Date: 09/14/17 12:53
SP&S 700 61 years ago
Author: PERichardson

Wishram, WA 5/20/56




Date: 09/14/17 16:32
Re: SP&S 700 61 years ago
Author: krm152

Super Great Photo!
ALLEN



Date: 09/14/17 17:52
Re: SP&S 700 61 years ago
Author: Milwaukee

A farewell to steam type event?



Date: 09/14/17 18:18
Re: SP&S 700 61 years ago
Author: OKTrainboys

Outstanding! The SP&S folks need to spot the lovely gal in the same location and stage a look-like!



Date: 09/14/17 20:59
Re: SP&S 700 61 years ago
Author: tva429

Yes

Milwaukee Wrote:
-------------------------------------------------------
> A farewell to steam type event?



Date: 09/14/17 23:27
Re: SP&S 700 61 years ago
Author: asheldrake

from our soon to be published Significant Events in the History of the Oregon Rail Heritage Foundation:

1956 On May 20th the SP&S 700 pulled a 21 car, 1,300 passenger train, Farewell to Steam, from Portland
to Wishram, Washington. Following the trip, the 700 and all remaining SP&S steam locomotives were retired
and sent to the scrap line.

to say I have learned a lot in doing the research for this pamphlet would be a vast understatement....

this is a GREAT picture of this historic event!

Arlen



Date: 09/15/17 03:22
Re: SP&S 700 61 years ago
Author: Jim700

asheldrake Wrote:
-------------------------------------------------------
> 1956 On May 20th the SP&S 700 pulled a 21 car, 1,300 passenger train, Farewell
> to Steam, from Portland to Wishram, Washington. Following the trip, the 700
> and all remaining SP&S steam locomotives were retired and sent to the scrap line.


Arlen, I have a claimed familial tie to this event. The engineer this day was Joseph Thomas "Tommy" Craine. His firing date on the SP&S was 03/08/18 and he was promoted to engineer on 01/06/37. Tommy and his wife Mary were very close friends and next door neighbors of my paternal grandparents in Wishram where my grandfather was an SP&S carman working on the RIP track and also the cook on the derrick wreck train whenever it was called out. From the time my sister and I were born in the mid-'40s Tommy and Mary were our "extra grandparents". By that time Mary had outlived two previous husbands and her son and apparently needed some young'uns to dote upon which she did in great fashion.

While our families were on vacation together at Hoods Canal about 1951, Tommy, my grandfather, my sister and I were out on a boat fishing and he watched me "catch" my first fish. Not knowing any differently, as a kid I was pretty proud of myself. Only many years later did Tommy fess up to the fact that he and my grandfather had decided to put a small bait fish on my hook when I wasn't looking and toss it overboard for me to reel in.

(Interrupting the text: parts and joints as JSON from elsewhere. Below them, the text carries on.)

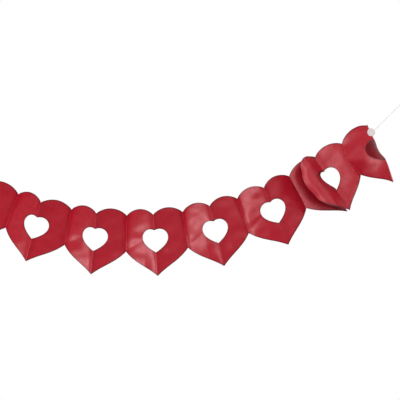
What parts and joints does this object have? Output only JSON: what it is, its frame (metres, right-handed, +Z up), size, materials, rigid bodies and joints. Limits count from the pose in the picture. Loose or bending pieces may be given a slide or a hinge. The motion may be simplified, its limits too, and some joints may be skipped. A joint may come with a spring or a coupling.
{
  "type": "paper heart garland",
  "caption": "Red paper garland folded back and forth into hearts with heart-shaped holes, hung in a swag by a thread at each end",
  "frame": {"origin": "centre of the right hanging loop, where a hook or nail holds it", "axes": "+Z up, +X along the garland to the viewer's right, -Y towards the viewer, +Y towards the wall"},
  "size_m": [1.2228, 0.0847, 0.4169],
  "materials": {
    "paper": "thin red paper with a slight satin sheen",
    "sticker": "matt white paper",
    "thread": "twisted off-white sewing thread"
  },
  "bodies": {
    "root": {"heart_strip": "paper", "thread_sticker_right": "sticker", "thread_sticker_left": "sticker", "hanging_thread_right": "thread", "hanging_thread_left": "thread", "thread_loop_right": "thread", "thread_loop_left": "thread"}
  },
  "joints": []
}
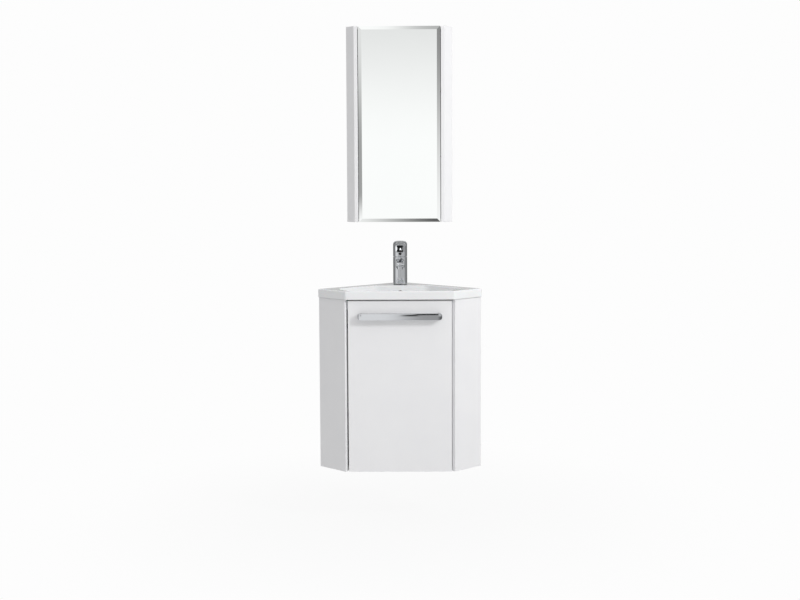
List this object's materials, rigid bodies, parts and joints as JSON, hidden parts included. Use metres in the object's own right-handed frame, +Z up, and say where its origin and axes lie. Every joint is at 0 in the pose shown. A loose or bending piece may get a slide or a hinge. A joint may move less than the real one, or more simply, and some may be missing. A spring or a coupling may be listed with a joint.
{
  "type": "corner vanity unit",
  "caption": "Wall-hung corner vanity with a washbasin, mixer tap, bottle trap and inset door, under a matching corner mirror cabinet.",
  "frame": {"origin": "the line where the two room walls meet, level with the underside of the cabinet", "axes": "+Z up, -Y towards the user, +Y into the corner, +X to the right as the user sees it; each wall runs at 45 degrees to X and Y"},
  "size_m": [0.6012, 0.427, 1.623],
  "materials": {
    "white_lacquer": "smooth white gloss lacquer",
    "white_board": "matt white melamine over chipboard",
    "basin_white": "glossy white glaze",
    "chrome_plate": "polished",
    "zinc_plate": "satin zinc plate",
    "rubber_black": "matt",
    "pp_white": "satin white polypropylene",
    "mirror_silver": "polished, bevelled edge",
    "shelf_glass": "clear, polished edges",
    "brass_bare": "turned",
    "cap_black": "smooth dark cap"
  },
  "bodies": {
    "vanity": {"left_side_panel": "white_lacquer", "right_side_panel": "white_lacquer", "left_back_panel": "white_board", "right_back_panel": "white_board", "bottom_panel": "white_board", "hanging_rails": "white_board", "front_rail": "zinc_plate", "shelf": "white_board", "shelf_pins": "zinc_plate", "door_bumpers": "rubber_black", "hinge_arms": "zinc_plate", "hinge_arm_pins": "zinc_plate", "hinge_plates": "zinc_plate", "basin": "basin_white", "overflow_ring": "chrome_plate", "waste_body": "chrome_plate", "waste_seals": "rubber_black", "waste_backnut": "zinc_plate", "trap_tailpiece": "pp_white", "trap_nuts": "pp_white", "trap_bottle": "pp_white", "trap_cup": "pp_white", "trap_outlet_pipe": "pp_white", "tap_body": "chrome_plate", "tap_base_seal": "rubber_black", "tap_cartridge": "brass_bare", "tap_cartridge_nut": "chrome_plate", "tap_aerator": "chrome_plate", "tap_stud": "brass_bare", "tap_clamp_washer": "zinc_plate", "tap_clamp_nut": "brass_bare", "tap_inlet_tails": "brass_bare", "mirror_left_post": "white_lacquer", "mirror_right_post": "white_lacquer", "mirror_left_back": "white_board", "mirror_right_back": "white_board", "mirror_top_board": "white_board", "mirror_bottom_board": "white_board", "mirror_shelves": "shelf_glass", "mirror_shelf_pins": "chrome_plate", "mirror_hinge_arms": "zinc_plate", "mirror_hinge_arm_pins": "zinc_plate", "mirror_hinge_plates": "zinc_plate"},
    "door_links": {"hinge_links": "zinc_plate"},
    "door": {"door_panel": "white_lacquer", "door_handle": "chrome_plate", "handle_screws": "zinc_plate", "hinge_cups": "zinc_plate", "hinge_cup_pins": "zinc_plate", "hinge_cup_screws": "zinc_plate"},
    "mirror_links": {"mirror_hinge_links": "zinc_plate"},
    "mirror_door": {"mirror_door_board": "white_board", "mirror_glass": "mirror_silver", "mirror_hinge_cups": "zinc_plate", "mirror_hinge_cup_pins": "zinc_plate"},
    "tap_swivel": {"tap_cartridge_fork": "zinc_plate"},
    "tap_handle": {"tap_lever": "chrome_plate", "tap_stem": "zinc_plate", "tap_indicator": "cap_black"},
    "waste_push": {"waste_plug": "chrome_plate"}
  },
  "joints": [
    {"name": "door_link_turn", "type": "hinge", "parent": "vanity", "child": "door_links", "pos_m": [-0.16026, -0.36504, 0.31], "axis": [0, 0, 1], "range_deg": [0, 28]},
    {"name": "door_swing", "type": "hinge", "parent": "door_links", "child": "door", "pos_m": [-0.18026, -0.38354, 0.31], "axis": [0, 0, 1], "range_deg": [-128, 0]},
    {"name": "mirror_link_turn", "type": "hinge", "parent": "vanity", "child": "mirror_links", "pos_m": [-0.12331, -0.19378, 1.264], "axis": [0, 0, 1], "range_deg": [0, 28]},
    {"name": "mirror_door_swing", "type": "hinge", "parent": "mirror_links", "child": "mirror_door", "pos_m": [-0.14331, -0.21228, 1.264], "axis": [0, 0, 1], "range_deg": [-128, 0]},
    {"name": "tap_turn", "type": "hinge", "parent": "vanity", "child": "tap_swivel", "pos_m": [0, -0.1, 0.765], "axis": [0, 0, 1], "range_deg": [-45, 45]},
    {"name": "tap_lift", "type": "hinge", "parent": "tap_swivel", "child": "tap_handle", "pos_m": [0, -0.1, 0.765], "axis": [-1, 0, 0], "range_deg": [0, 22]},
    {"name": "plug_push", "type": "slide", "parent": "vanity", "child": "waste_push", "axis": [0, 0, 1], "range_m": [0, 0.006]}
  ],
  "couplings": [
    {"joint": "door_link_turn", "follows": "door_swing", "ratio": -0.21875},
    {"joint": "mirror_link_turn", "follows": "mirror_door_swing", "ratio": -0.21875}
  ]
}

Tommy eventually returned to Vancouver, taking a company position as Traveling Engineer (nowadays called an RFE) but after a few years his Irish ancestry demeanor caused him to throw up the job and return to running. By the early '60s when I was in high school in Spokane he was working SP&S #2 Portland to Pasco every third day (returning on #3 early the next morning) and I would often ride the head end with him from Pasco when going to Wishram to visit my grandparents or occasionally on to Portland to volunteer with the Vernonia, South Park & Sunset Steam Railroad group in its early days.

Unfortunately Tommy's career was cut short of what he intended when he hit a log truck on #2 at the Co-Ply mill crossing at MP 53 between the Bridge of the Gods and Stevenson. The smoke from the resulting fire damaged his lungs.

The second photo is of Tommy and Mary on their 25th wedding anniversary in 1960. The third photo is of a treasured memento which Mary gave to me after Tommy's death. It was his firing valve stop clamp which he made in the Vancouver roundhouse very early in his engine service career. It is a thick piece of bar steel forged into a "U" shape with a thumb screw threaded through one side of the "U".